● Objective
Return the listing word for word, as given.

**** Information supplied

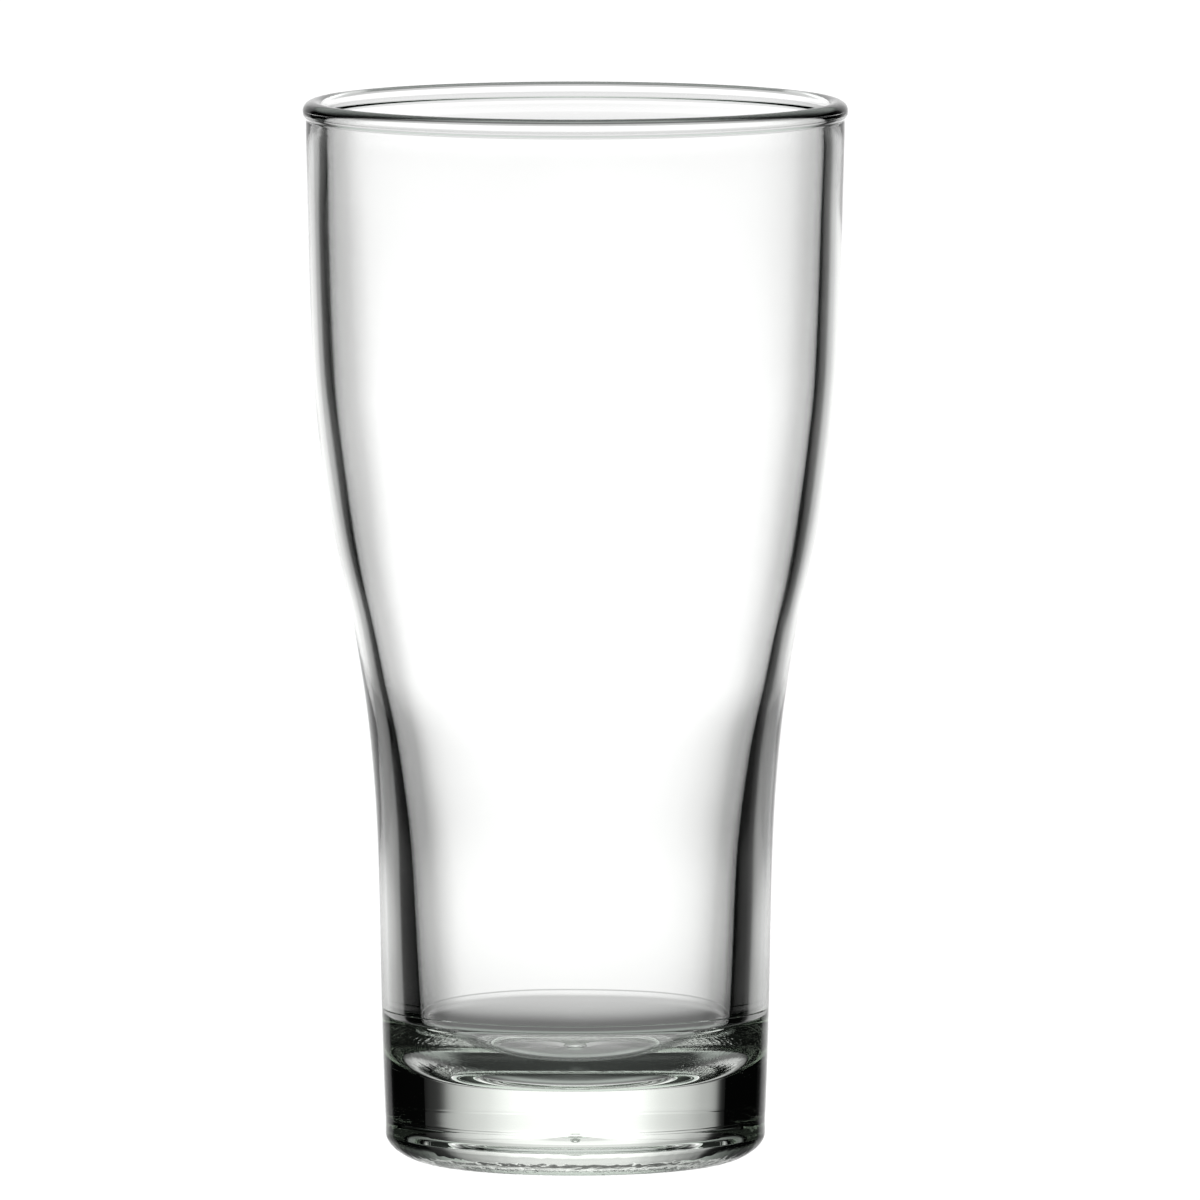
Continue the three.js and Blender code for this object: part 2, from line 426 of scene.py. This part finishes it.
import bmesh
bm = bmesh.new()
bmesh.ops.create_uvsphere(bm, u_segments=96, v_segments=48, radius=9.0)
tent_mesh = bpy.data.meshes.new("tent")
bm.to_mesh(tent_mesh)
bm.free()
tent_mesh.materials.append(tent_mat)
tent = bpy.data.objects.new("tent", tent_mesh)
bpy.context.scene.collection.objects.link(tent)
# the rig stays centred on the glass and turns with the camera
rig = bpy.data.objects.new("rig", None)
bpy.context.scene.collection.objects.link(rig)
rig.location = AIM
turn = rig.constraints.new("COPY_ROTATION")
turn.target = camera
tent.parent = rig
# camera axes: -Z ahead, +Y up; the tent's +Y is ahead and its +Z is up
tent.rotation_euler = (-math.pi / 2, 0, 0)
tent.visible_camera = False

panel_mat = bpy.data.materials.new("panel")
panel_mat.use_nodes = True
t = panel_mat.node_tree
t.nodes.clear()
o = t.nodes.new("ShaderNodeOutputMaterial")
e = t.nodes.new("ShaderNodeEmission")
tc = t.nodes.new("ShaderNodeTexCoord")
sep = t.nodes.new("ShaderNodeSeparateXYZ")
t.links.new(tc.outputs["Object"], sep.inputs[0])
s_in, s_out = curve(t, ACROSS, MM, 1.5)
lean = t.nodes.new("ShaderNodeMapRange")
for key, v in (("From Min", LEAN_FROM * MM), ("From Max", LEAN_TO * MM), ("To Min", 0.0), ("To Max", LEAN * MM)):
    lean.inputs[key].default_value = v
t.links.new(sep.outputs["Z"], lean.inputs["Value"])
half = t.nodes.new("ShaderNodeMapRange")
for key, v in (("From Min", -0.15), ("From Max", -0.33), ("To Min", 0.0), ("To Max", 1.0)):
    half.inputs[key].default_value = v
t.links.new(sep.outputs["X"], half.inputs["Value"])
flare = t.nodes.new("ShaderNodeMapRange")
for key, v in (("From Min", FLARE_FROM * MM), ("From Max", FLARE_TO * MM), ("To Min", 0.0), ("To Max", -FLARE * MM)):
    flare.inputs[key].default_value = v
t.links.new(sep.outputs["Z"], flare.inputs["Value"])
right = t.nodes.new("ShaderNodeMapRange")
for key, v in (("From Min", 0.12), ("From Max", 0.26), ("To Min", 0.0), ("To Max", 1.0)):
    right.inputs[key].default_value = v
t.links.new(sep.outputs["X"], right.inputs["Value"])
shift = math_node(t, "ADD", math_node(t, "MULTIPLY", lean.outputs["Result"], half.outputs["Result"]),
                  math_node(t, "MULTIPLY", flare.outputs["Result"], right.outputs["Result"]))
t.links.new(math_node(t, "ADD", sep.outputs["X"], shift), s_in)
u_in, u_out = curve(t, UPWARD, MM, 1.3)
t.links.new(sep.outputs["Z"], u_in)
t.links.new(math_node(t, "MULTIPLY", s_out, u_out), e.inputs["Strength"])
t.links.new(e.outputs[0], o.inputs["Surface"])
panel_mat.cycles.emission_sampling = "NONE"
mesh = bpy.data.meshes.new("panel")
x0, x1, z0, z1 = ACROSS[0][0] * MM, ACROSS[-1][0] * MM, UPWARD[0][0] * MM, UPWARD[-1][0] * MM
mesh.from_pydata([(x0, PANEL_GAP, z0), (x1, PANEL_GAP, z0), (x1, PANEL_GAP, z1), (x0, PANEL_GAP, z1)],
                 [], [(0, 1, 2, 3)])
mesh.materials.append(panel_mat)
panel = bpy.data.objects.new("panel", mesh)
bpy.context.scene.collection.objects.link(panel)
panel.parent = rig
panel.rotation_euler = (-math.pi / 2, 0, 0)
panel.visible_camera = False

floor_mat = bpy.data.materials.new("table")
floor_mat.use_nodes = True
t = floor_mat.node_tree
t.nodes.clear()
o = t.nodes.new("ShaderNodeOutputMaterial")
e = t.nodes.new("ShaderNodeEmission")
e.inputs["Strength"].default_value = 1.1
g = t.nodes.new("ShaderNodeNewGeometry")
tr = t.nodes.new("ShaderNodeBsdfTransparent")
mx = t.nodes.new("ShaderNodeMixShader")
t.links.new(g.outputs["Backfacing"], mx.inputs[0])
t.links.new(e.outputs[0], mx.inputs[1])
t.links.new(tr.outputs[0], mx.inputs[2])
t.links.new(mx.outputs[0], o.inputs["Surface"])
floor_mat.cycles.emission_sampling = "NONE"
mesh = bpy.data.meshes.new("floor")
n = 64
mesh.from_pydata([(4.0 * math.cos(2 * math.pi * k / n), 4.0 * math.sin(2 * math.pi * k / n), -0.00002) for k in range(n)], [], [tuple(range(n))])
mesh.materials.append(floor_mat)
floor = bpy.data.objects.new("floor", mesh)
bpy.context.scene.collection.objects.link(floor)
for way in ("diffuse", "glossy", "transmission", "volume_scatter", "shadow"):
    setattr(floor, "visible_" + way, False)

card = bpy.data.objects.new("card", bpy.data.meshes.new("card"))
card.data.from_pydata([(-2, -2, 0), (2, -2, 0), (2, 2, 0), (-2, 2, 0)], [], [(0, 1, 2, 3)])
card.data.materials.append(floor_mat)
bpy.context.scene.collection.objects.link(card)
card.parent = camera
card.location = (0, 0, -DIST - 3.9)
for way in ("diffuse", "glossy", "transmission", "volume_scatter", "shadow"):
    setattr(card, "visible_" + way, False)

world = bpy.data.worlds.new("world")
world.use_nodes = True
world.node_tree.nodes["Background"].inputs[0].default_value = (1, 1, 1, 1)
world.node_tree.nodes["Background"].inputs[1].default_value = 0.01
bpy.context.scene.world = world
sc = bpy.context.scene
sc.view_settings.view_transform = "Standard"
sc.cycles.max_bounces = 32
sc.cycles.transmission_bounces = 32
sc.cycles.glossy_bounces = 16
sc.cycles.transparent_max_bounces = 16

********

● The solution
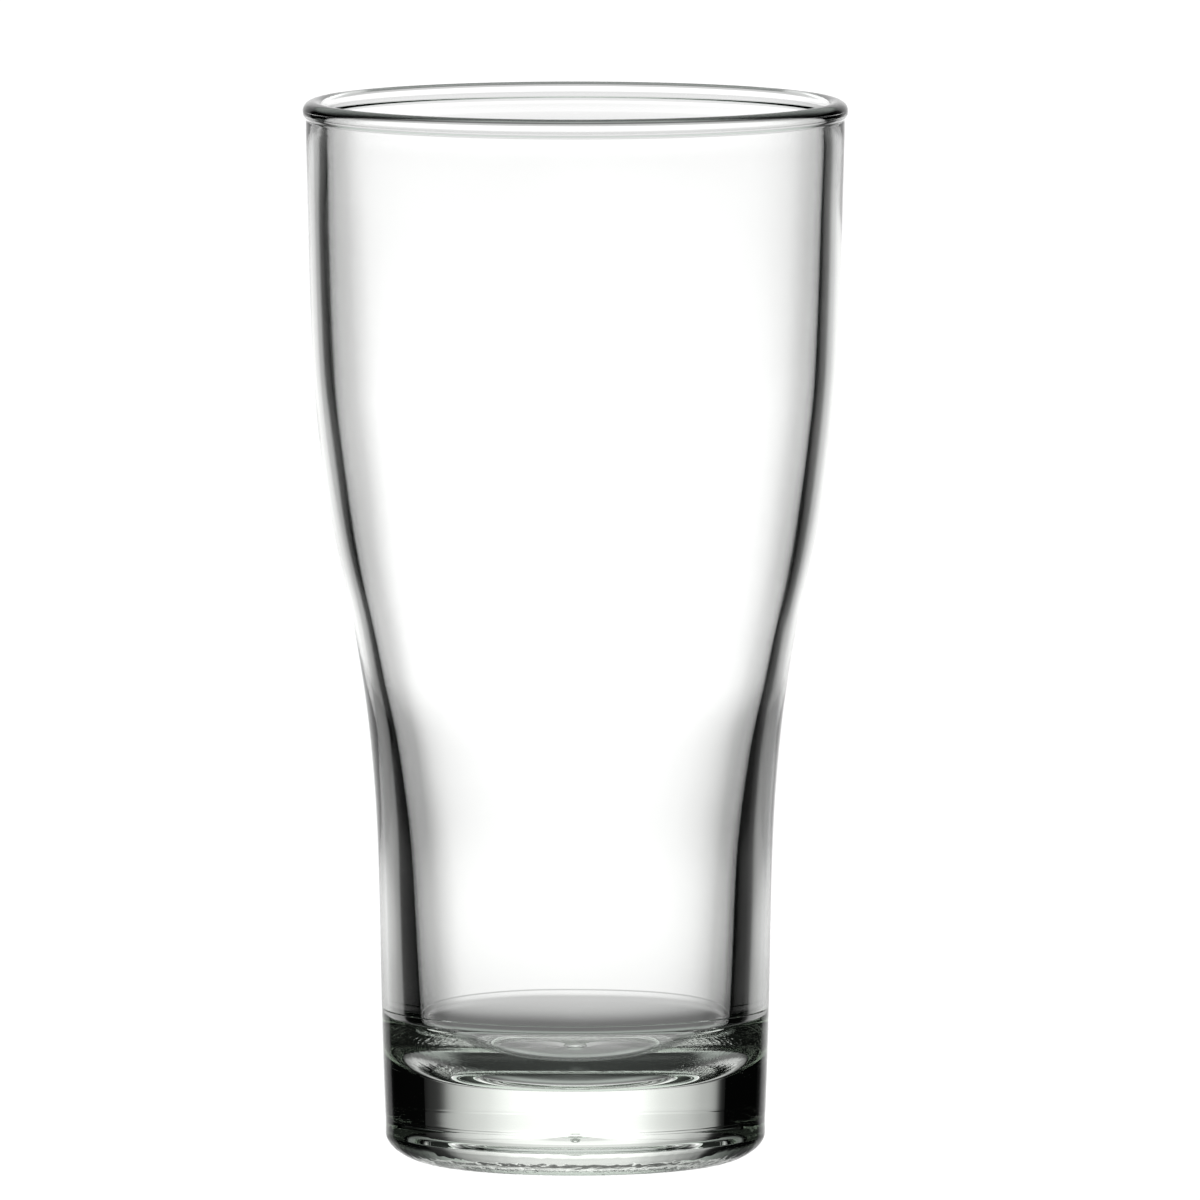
Continue the three.js and Blender code for this object: part 2, from line 426 of scene.py. This part finishes it.
import bmesh
bm = bmesh.new()
bmesh.ops.create_uvsphere(bm, u_segments=96, v_segments=48, radius=9.0)
tent_mesh = bpy.data.meshes.new("tent")
bm.to_mesh(tent_mesh)
bm.free()
tent_mesh.materials.append(tent_mat)
tent = bpy.data.objects.new("tent", tent_mesh)
bpy.context.scene.collection.objects.link(tent)
# the rig stays centred on the glass and turns with the camera
rig = bpy.data.objects.new("rig", None)
bpy.context.scene.collection.objects.link(rig)
rig.location = AIM
turn = rig.constraints.new("COPY_ROTATION")
turn.target = camera
tent.parent = rig
# camera axes: -Z ahead, +Y up; the tent's +Y is ahead and its +Z is up
tent.rotation_euler = (-math.pi / 2, 0, 0)
tent.visible_camera = False

panel_mat = bpy.data.materials.new("panel")
panel_mat.use_nodes = True
t = panel_mat.node_tree
t.nodes.clear()
o = t.nodes.new("ShaderNodeOutputMaterial")
e = t.nodes.new("ShaderNodeEmission")
tc = t.nodes.new("ShaderNodeTexCoord")
sep = t.nodes.new("ShaderNodeSeparateXYZ")
t.links.new(tc.outputs["Object"], sep.inputs[0])
s_in, s_out = curve(t, ACROSS, MM, 1.5)
lean = t.nodes.new("ShaderNodeMapRange")
for key, v in (("From Min", LEAN_FROM * MM), ("From Max", LEAN_TO * MM), ("To Min", 0.0), ("To Max", LEAN * MM)):
    lean.inputs[key].default_value = v
t.links.new(sep.outputs["Z"], lean.inputs["Value"])
half = t.nodes.new("ShaderNodeMapRange")
for key, v in (("From Min", -0.15), ("From Max", -0.33), ("To Min", 0.0), ("To Max", 1.0)):
    half.inputs[key].default_value = v
t.links.new(sep.outputs["X"], half.inputs["Value"])
flare = t.nodes.new("ShaderNodeMapRange")
for key, v in (("From Min", FLARE_FROM * MM), ("From Max", FLARE_TO * MM), ("To Min", 0.0), ("To Max", -FLARE * MM)):
    flare.inputs[key].default_value = v
t.links.new(sep.outputs["Z"], flare.inputs["Value"])
right = t.nodes.new("ShaderNodeMapRange")
for key, v in (("From Min", 0.12), ("From Max", 0.26), ("To Min", 0.0), ("To Max", 1.0)):
    right.inputs[key].default_value = v
t.links.new(sep.outputs["X"], right.inputs["Value"])
shift = math_node(t, "ADD", math_node(t, "MULTIPLY", lean.outputs["Result"], half.outputs["Result"]),
                  math_node(t, "MULTIPLY", flare.outputs["Result"], right.outputs["Result"]))
t.links.new(math_node(t, "ADD", sep.outputs["X"], shift), s_in)
u_in, u_out = curve(t, UPWARD, MM, 1.3)
t.links.new(sep.outputs["Z"], u_in)
t.links.new(math_node(t, "MULTIPLY", s_out, u_out), e.inputs["Strength"])
t.links.new(e.outputs[0], o.inputs["Surface"])
panel_mat.cycles.emission_sampling = "NONE"
mesh = bpy.data.meshes.new("panel")
x0, x1, z0, z1 = ACROSS[0][0] * MM, ACROSS[-1][0] * MM, UPWARD[0][0] * MM, UPWARD[-1][0] * MM
mesh.from_pydata([(x0, PANEL_GAP, z0), (x1, PANEL_GAP, z0), (x1, PANEL_GAP, z1), (x0, PANEL_GAP, z1)],
                 [], [(0, 1, 2, 3)])
mesh.materials.append(panel_mat)
panel = bpy.data.objects.new("panel", mesh)
bpy.context.scene.collection.objects.link(panel)
panel.parent = rig
panel.rotation_euler = (-math.pi / 2, 0, 0)
panel.visible_camera = False

floor_mat = bpy.data.materials.new("table")
floor_mat.use_nodes = True
t = floor_mat.node_tree
t.nodes.clear()
o = t.nodes.new("ShaderNodeOutputMaterial")
e = t.nodes.new("ShaderNodeEmission")
e.inputs["Strength"].default_value = 1.1
g = t.nodes.new("ShaderNodeNewGeometry")
tr = t.nodes.new("ShaderNodeBsdfTransparent")
mx = t.nodes.new("ShaderNodeMixShader")
t.links.new(g.outputs["Backfacing"], mx.inputs[0])
t.links.new(e.outputs[0], mx.inputs[1])
t.links.new(tr.outputs[0], mx.inputs[2])
t.links.new(mx.outputs[0], o.inputs["Surface"])
floor_mat.cycles.emission_sampling = "NONE"
mesh = bpy.data.meshes.new("floor")
n = 64
mesh.from_pydata([(4.0 * math.cos(2 * math.pi * k / n), 4.0 * math.sin(2 * math.pi * k / n), -0.00002) for k in range(n)], [], [tuple(range(n))])
mesh.materials.append(floor_mat)
floor = bpy.data.objects.new("floor", mesh)
bpy.context.scene.collection.objects.link(floor)
for way in ("diffuse", "glossy", "transmission", "volume_scatter", "shadow"):
    setattr(floor, "visible_" + way, False)

card = bpy.data.objects.new("card", bpy.data.meshes.new("card"))
card.data.from_pydata([(-2, -2, 0), (2, -2, 0), (2, 2, 0), (-2, 2, 0)], [], [(0, 1, 2, 3)])
card.data.materials.append(floor_mat)
bpy.context.scene.collection.objects.link(card)
card.parent = camera
card.location = (0, 0, -DIST - 3.9)
for way in ("diffuse", "glossy", "transmission", "volume_scatter", "shadow"):
    setattr(card, "visible_" + way, False)

world = bpy.data.worlds.new("world")
world.use_nodes = True
world.node_tree.nodes["Background"].inputs[0].default_value = (1, 1, 1, 1)
world.node_tree.nodes["Background"].inputs[1].default_value = 0.01
bpy.context.scene.world = world
sc = bpy.context.scene
sc.view_settings.view_transform = "Standard"
sc.cycles.max_bounces = 32
sc.cycles.transmission_bounces = 32
sc.cycles.glossy_bounces = 16
sc.cycles.transparent_max_bounces = 16